───── Data lines ─────

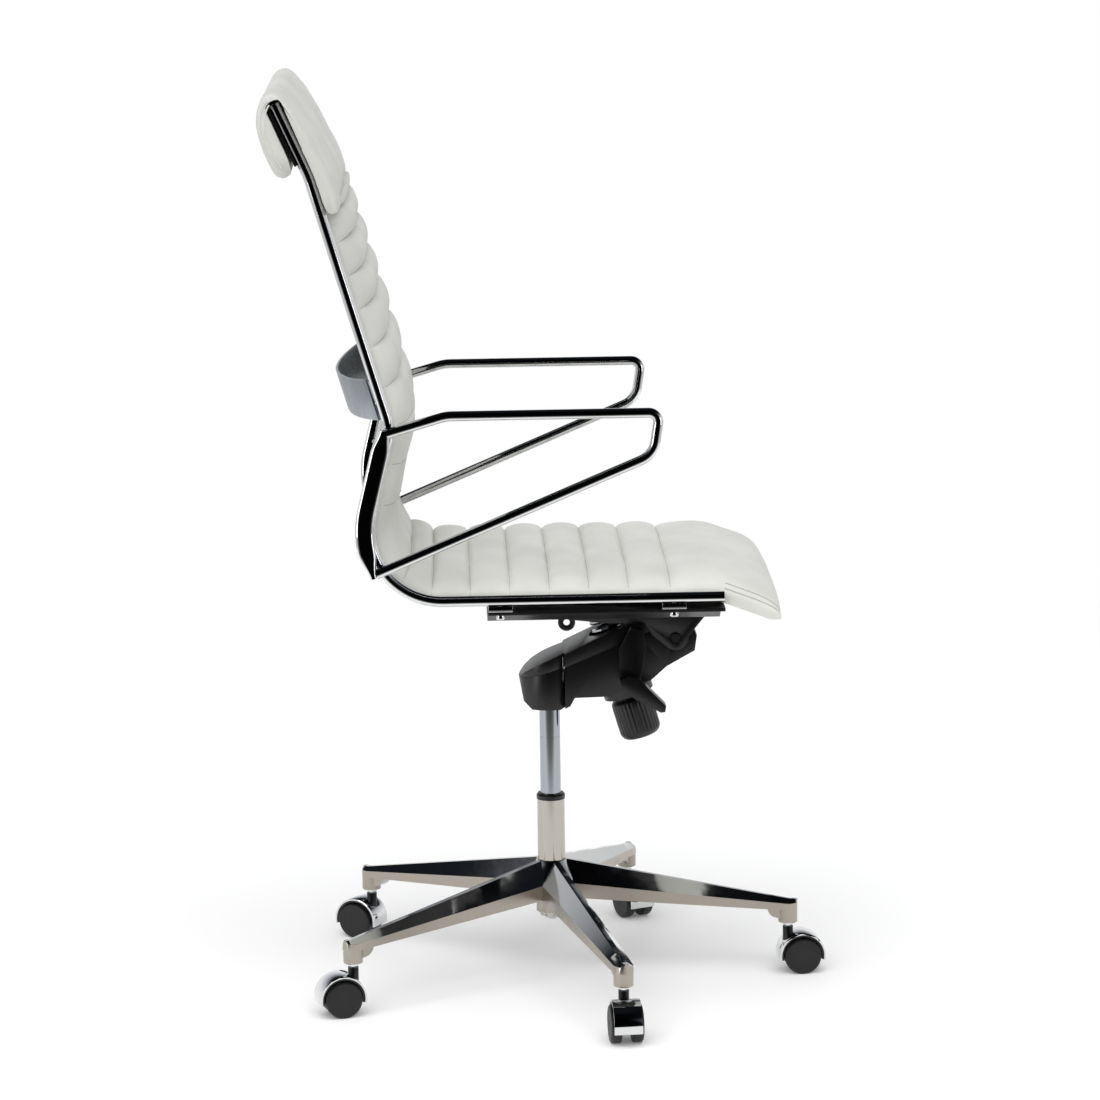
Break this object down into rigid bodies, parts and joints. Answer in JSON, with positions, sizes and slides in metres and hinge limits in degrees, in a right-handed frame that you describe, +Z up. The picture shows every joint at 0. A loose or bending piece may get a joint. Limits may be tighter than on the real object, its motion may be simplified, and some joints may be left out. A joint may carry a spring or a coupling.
{
  "type": "swivel office chair",
  "caption": "High-backed swivel office chair with ribbed leather sling on chromed side rails, loop arms, tilting seat, gas lift and a star base on castors.",
  "frame": {"origin": "on the floor, on the swivel axis", "axes": "+Z up, -Y the way the sitter faces, +X to the sitter's left"},
  "size_m": [0.6786, 0.7364, 1.22],
  "materials": {
    "chrome": "mirror chrome plate",
    "chrome_rail": "mirror chrome plate on an aluminium section",
    "chrome_arm": "mirror polished casting",
    "polished_aluminium": "polished top faces, satin undersides",
    "satin_strap": "satin grey band",
    "steel": "bright zinc plate",
    "black_steel": "black powder coat",
    "black_casting": "black powder coat",
    "black_plastic": "black, soft sheen",
    "black_nylon": "black nylon",
    "leather": "off-white coated leather, fine grain"
  },
  "bodies": {
    "base": {"star_base": "polished_aluminium", "column_tube": "chrome", "guide_bush": "black_plastic", "caster_stems": "chrome", "thrust_bearing": "steel"},
    "column_core": {"piston_rod": "steel", "column_clip": "steel"},
    "lift": {"gas_cylinder": "chrome", "mechanism_housing": "black_casting", "housing_cover": "black_plastic", "rocker_pin": "steel", "tilt_spring": "steel"},
    "pin": {"release_pin": "steel"},
    "rocker": {"release_rocker": "steel"},
    "lever": {"height_lever": "black_plastic"},
    "knob": {"tension_knob": "black_plastic", "tension_bolt": "steel"},
    "spring_seat": {"spring_plate": "steel"},
    "seat": {"pivot_axle": "steel", "tilt_bracket": "black_steel", "bracket_ears": "black_steel", "seat_plate": "black_steel", "rail_blocks": "chrome", "frame_bolts": "chrome", "rail_left": "chrome_rail", "rail_right": "chrome_rail", "arm_left": "chrome_arm", "arm_right": "chrome_arm", "arm_screws": "steel", "back_strap": "satin_strap", "headrest_plate": "black_plastic", "seat_cushion": "leather", "back_cushion": "leather", "headrest": "leather"},
    "caster_1": {"caster_body_1": "black_nylon", "caster_hood_1": "chrome", "caster_axle_1": "steel"},
    "wheel_1a": {"wheel_1a": "black_nylon"},
    "wheel_1b": {"wheel_1b": "black_nylon"},
    "caster_2": {"caster_body_2": "black_nylon", "caster_hood_2": "chrome", "caster_axle_2": "steel"},
    "wheel_2a": {"wheel_2a": "black_nylon"},
    "wheel_2b": {"wheel_2b": "black_nylon"},
    "caster_3": {"caster_body_3": "black_nylon", "caster_hood_3": "chrome", "caster_axle_3": "steel"},
    "wheel_3a": {"wheel_3a": "black_nylon"},
    "wheel_3b": {"wheel_3b": "black_nylon"},
    "caster_4": {"caster_body_4": "black_nylon", "caster_hood_4": "chrome", "caster_axle_4": "steel"},
    "wheel_4a": {"wheel_4a": "black_nylon"},
    "wheel_4b": {"wheel_4b": "black_nylon"},
    "caster_5": {"caster_body_5": "black_nylon", "caster_hood_5": "chrome", "caster_axle_5": "steel"},
    "wheel_5a": {"wheel_5a": "black_nylon"},
    "wheel_5b": {"wheel_5b": "black_nylon"}
  },
  "joints": [
    {"name": "swivel", "type": "hinge", "parent": "base", "child": "column_core", "pos_m": [0, 0, 0.09], "axis": [0, 0, 1], "continuous": true},
    {"name": "height_adjust", "type": "slide", "parent": "column_core", "child": "lift", "axis": [0, 0, 1], "range_m": [-0.08, 0]},
    {"name": "recline", "type": "hinge", "parent": "lift", "child": "seat", "pos_m": [0, -0.168, 0.474], "axis": [-1, 0, 0], "range_deg": [0, 12], "stiffness_Nm_per_rad": 160, "springref_deg": -28.65, "deforming": ["tilt_spring"]},
    {"name": "lever_pull", "type": "hinge", "parent": "lift", "child": "lever", "pos_m": [-0.066, -0.116, 0.476], "axis": [-1, 0, 0], "range_deg": [0, 8], "stiffness_Nm_per_rad": 3, "springref_deg": -8.59},
    {"name": "rocker_turn", "type": "hinge", "parent": "lift", "child": "rocker", "pos_m": [0, 0.022, 0.416], "axis": [1, 0, 0], "range_deg": [0, 9.6]},
    {"name": "pin_travel", "type": "slide", "parent": "lift", "child": "pin", "axis": [0, 0, -1], "range_m": [0, 0.0036]},
    {"name": "tension_turn", "type": "hinge", "parent": "lift", "child": "knob", "pos_m": [0, -0.125, 0.3295], "axis": [0, 0.2857, 0.9583], "range_deg": [0, 1080]},
    {"name": "spring_seat_rise", "type": "slide", "parent": "lift", "child": "spring_seat", "axis": [0, 0.2857, 0.9583], "range_m": [0, 0.0045]},
    {"name": "caster_swivel_1", "type": "hinge", "parent": "base", "child": "caster_1", "pos_m": [-0.01675, -0.31956, 0.05], "axis": [0, 0, 1], "continuous": true},
    {"name": "wheel_roll_1a", "type": "hinge", "parent": "caster_1", "child": "wheel_1a", "pos_m": [-0.01518, -0.33749, 0.025], "axis": [0.9962, 0.0872, 0], "continuous": true},
    {"name": "wheel_roll_1b", "type": "hinge", "parent": "caster_1", "child": "wheel_1b", "pos_m": [-0.01518, -0.33749, 0.025], "axis": [0.9962, 0.0872, 0], "continuous": true},
    {"name": "caster_swivel_2", "type": "hinge", "parent": "base", "child": "caster_2", "pos_m": [-0.3091, -0.08282, 0.05], "axis": [0, 0, 1], "continuous": true},
    {"name": "wheel_roll_2a", "type": "hinge", "parent": "caster_2", "child": "wheel_2a", "pos_m": [-0.32703, -0.08439, 0.025], "axis": [0.0872, -0.9962, 0], "continuous": true},
    {"name": "wheel_roll_2b", "type": "hinge", "parent": "caster_2", "child": "wheel_2b", "pos_m": [-0.32703, -0.08439, 0.025], "axis": [0.0872, -0.9962, 0], "continuous": true},
    {"name": "caster_swivel_3", "type": "hinge", "parent": "base", "child": "caster_3", "pos_m": [-0.17428, 0.26837, 0.05], "axis": [0, 0, 1], "continuous": true},
    {"name": "wheel_roll_3a", "type": "hinge", "parent": "caster_3", "child": "wheel_3a", "pos_m": [-0.17925, 0.28568, 0.025], "axis": [-0.9613, -0.2756, 0], "continuous": true},
    {"name": "wheel_roll_3b", "type": "hinge", "parent": "caster_3", "child": "wheel_3b", "pos_m": [-0.17925, 0.28568, 0.025], "axis": [-0.9613, -0.2756, 0], "continuous": true},
    {"name": "caster_swivel_4", "type": "hinge", "parent": "base", "child": "caster_4", "pos_m": [0.20138, 0.24869, 0.05], "axis": [0, 0, 1], "continuous": true},
    {"name": "wheel_roll_4a", "type": "hinge", "parent": "caster_4", "child": "wheel_4a", "pos_m": [0.21011, 0.26443, 0.025], "axis": [-0.8746, 0.4848, 0], "continuous": true},
    {"name": "wheel_roll_4b", "type": "hinge", "parent": "caster_4", "child": "wheel_4b", "pos_m": [0.21011, 0.26443, 0.025], "axis": [-0.8746, 0.4848, 0], "continuous": true},
    {"name": "caster_swivel_5", "type": "hinge", "parent": "base", "child": "caster_5", "pos_m": [0.29875, -0.11468, 0.05], "axis": [0, 0, 1], "continuous": true},
    {"name": "wheel_roll_5a", "type": "hinge", "parent": "caster_5", "child": "wheel_5a", "pos_m": [0.28243, -0.12229, 0.025], "axis": [0.4226, -0.9063, 0], "continuous": true},
    {"name": "wheel_roll_5b", "type": "hinge", "parent": "caster_5", "child": "wheel_5b", "pos_m": [0.28243, -0.12229, 0.025], "axis": [0.4226, -0.9063, 0], "continuous": true}
  ],
  "couplings": [
    {"joint": "rocker_turn", "follows": "lever_pull", "ratio": 1.2},
    {"joint": "pin_travel", "follows": "lever_pull", "m_per_rad": 0.0257},
    {"joint": "spring_seat_rise", "follows": "tension_turn", "m_per_rad": 0.00023873}
  ]
}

─────

Pick out each line containing "bodies" and report it.

Result of the task:
Break this object down into rigid bodies, parts and joints. Answer in JSON, with positions, sizes and slides in metres and hinge limits in degrees, in a right-handed frame that you describe, +Z up. The picture shows every joint at 0. A loose or bending piece may get a joint. Limits may be tighter than on the real object, its motion may be simplified, and some joints may be left out. A joint may carry a spring or a coupling.
  "bodies": {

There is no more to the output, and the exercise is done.